> WORK TO DO:
Reproduce the material in full, exactly as written.

[Records contained in a dataset]
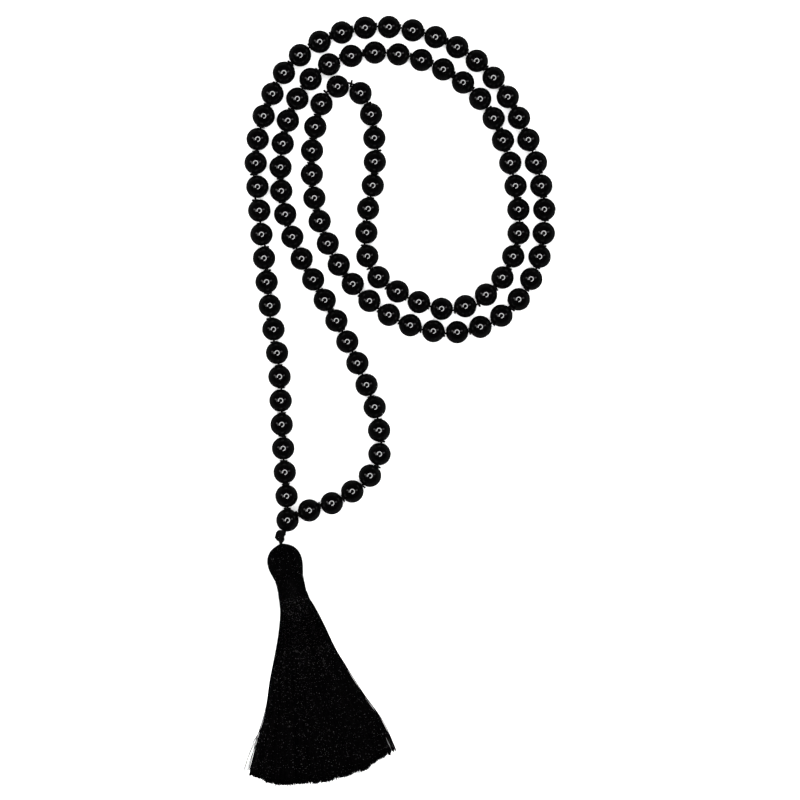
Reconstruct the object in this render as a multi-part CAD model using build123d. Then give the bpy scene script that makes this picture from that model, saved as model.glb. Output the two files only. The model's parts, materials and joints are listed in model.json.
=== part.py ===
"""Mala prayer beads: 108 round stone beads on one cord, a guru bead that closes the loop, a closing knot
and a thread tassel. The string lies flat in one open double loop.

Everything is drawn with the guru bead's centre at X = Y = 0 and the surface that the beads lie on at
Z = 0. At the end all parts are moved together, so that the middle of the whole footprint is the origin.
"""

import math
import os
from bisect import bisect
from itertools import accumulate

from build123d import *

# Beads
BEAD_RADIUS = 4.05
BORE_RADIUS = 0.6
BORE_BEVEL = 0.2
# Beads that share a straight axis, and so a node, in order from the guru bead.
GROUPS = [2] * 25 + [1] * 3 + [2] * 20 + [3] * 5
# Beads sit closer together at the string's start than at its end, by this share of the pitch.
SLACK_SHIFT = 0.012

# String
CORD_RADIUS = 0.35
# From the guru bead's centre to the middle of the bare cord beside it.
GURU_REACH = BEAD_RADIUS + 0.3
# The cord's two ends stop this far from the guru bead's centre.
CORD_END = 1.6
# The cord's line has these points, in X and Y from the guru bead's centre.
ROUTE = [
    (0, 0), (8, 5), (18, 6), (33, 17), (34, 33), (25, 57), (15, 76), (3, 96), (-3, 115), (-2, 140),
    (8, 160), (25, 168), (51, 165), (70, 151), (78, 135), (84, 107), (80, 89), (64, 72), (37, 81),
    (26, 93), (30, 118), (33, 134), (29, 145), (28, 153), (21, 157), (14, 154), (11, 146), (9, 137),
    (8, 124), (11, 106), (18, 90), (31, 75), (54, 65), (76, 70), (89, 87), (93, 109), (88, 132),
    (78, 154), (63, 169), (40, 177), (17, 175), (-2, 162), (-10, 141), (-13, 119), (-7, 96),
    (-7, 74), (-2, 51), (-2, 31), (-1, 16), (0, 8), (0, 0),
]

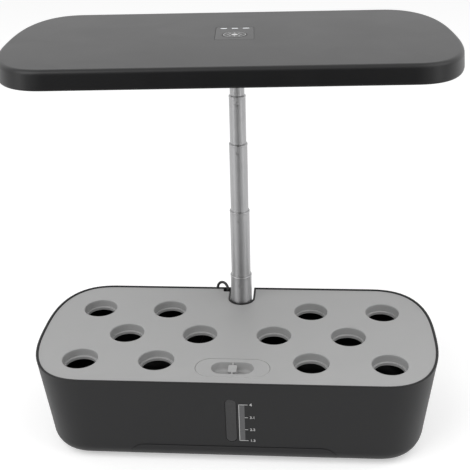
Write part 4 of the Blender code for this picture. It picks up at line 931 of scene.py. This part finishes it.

> COMPLETED EXERCISE:
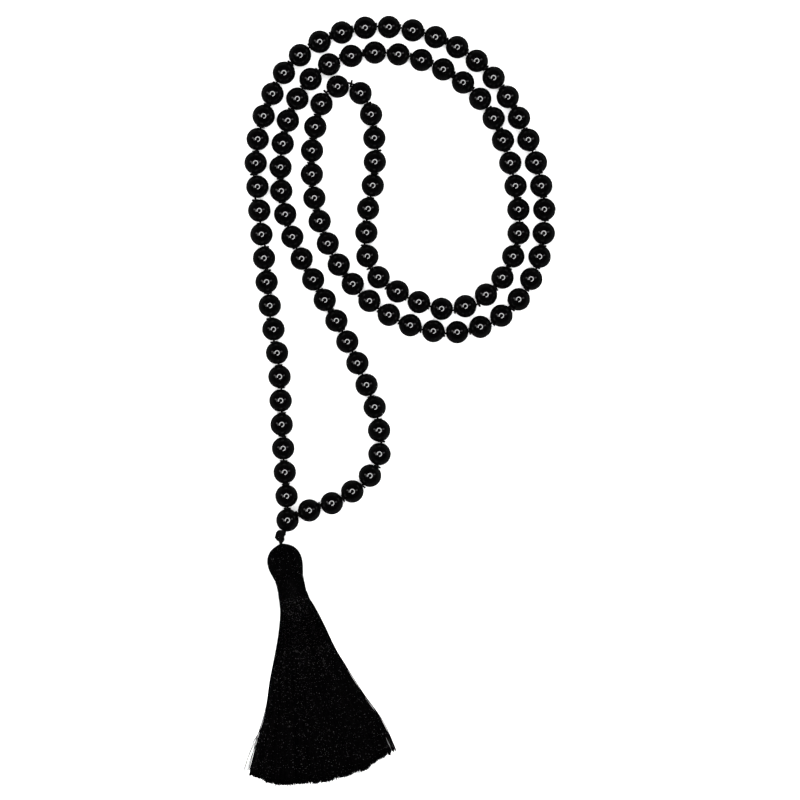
Reconstruct the object in this render as a multi-part CAD model using build123d. Then give the bpy scene script that makes this picture from that model, saved as model.glb. Output the two files only. The model's parts, materials and joints are listed in model.json.
=== part.py ===
"""Mala prayer beads: 108 round stone beads on one cord, a guru bead that closes the loop, a closing knot
and a thread tassel. The string lies flat in one open double loop.

Everything is drawn with the guru bead's centre at X = Y = 0 and the surface that the beads lie on at
Z = 0. At the end all parts are moved together, so that the middle of the whole footprint is the origin.
"""

import math
import os
from bisect import bisect
from itertools import accumulate

from build123d import *

# Beads
BEAD_RADIUS = 4.05
BORE_RADIUS = 0.6
BORE_BEVEL = 0.2
# Beads that share a straight axis, and so a node, in order from the guru bead.
GROUPS = [2] * 25 + [1] * 3 + [2] * 20 + [3] * 5
# Beads sit closer together at the string's start than at its end, by this share of the pitch.
SLACK_SHIFT = 0.012

# String
CORD_RADIUS = 0.35
# From the guru bead's centre to the middle of the bare cord beside it.
GURU_REACH = BEAD_RADIUS + 0.3
# The cord's two ends stop this far from the guru bead's centre.
CORD_END = 1.6
# The cord's line has these points, in X and Y from the guru bead's centre.
ROUTE = [
    (0, 0), (8, 5), (18, 6), (33, 17), (34, 33), (25, 57), (15, 76), (3, 96), (-3, 115), (-2, 140),
    (8, 160), (25, 168), (51, 165), (70, 151), (78, 135), (84, 107), (80, 89), (64, 72), (37, 81),
    (26, 93), (30, 118), (33, 134), (29, 145), (28, 153), (21, 157), (14, 154), (11, 146), (9, 137),
    (8, 124), (11, 106), (18, 90), (31, 75), (54, 65), (76, 70), (89, 87), (93, 109), (88, 132),
    (78, 154), (63, 169), (40, 177), (17, 175), (-2, 162), (-10, 141), (-13, 119), (-7, 96),
    (-7, 74), (-2, 51), (-2, 31), (-1, 16), (0, 8), (0, 0),
]

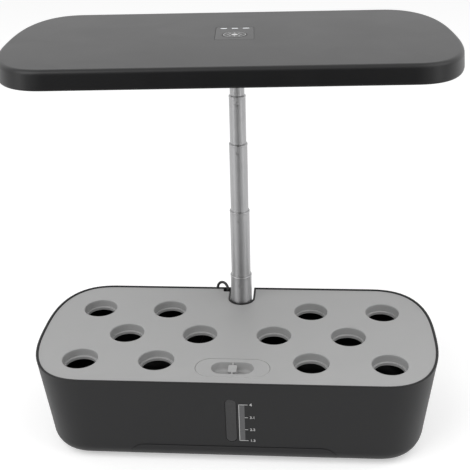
Write part 4 of the Blender code for this picture. It picks up at line 931 of scene.py. This part finishes it.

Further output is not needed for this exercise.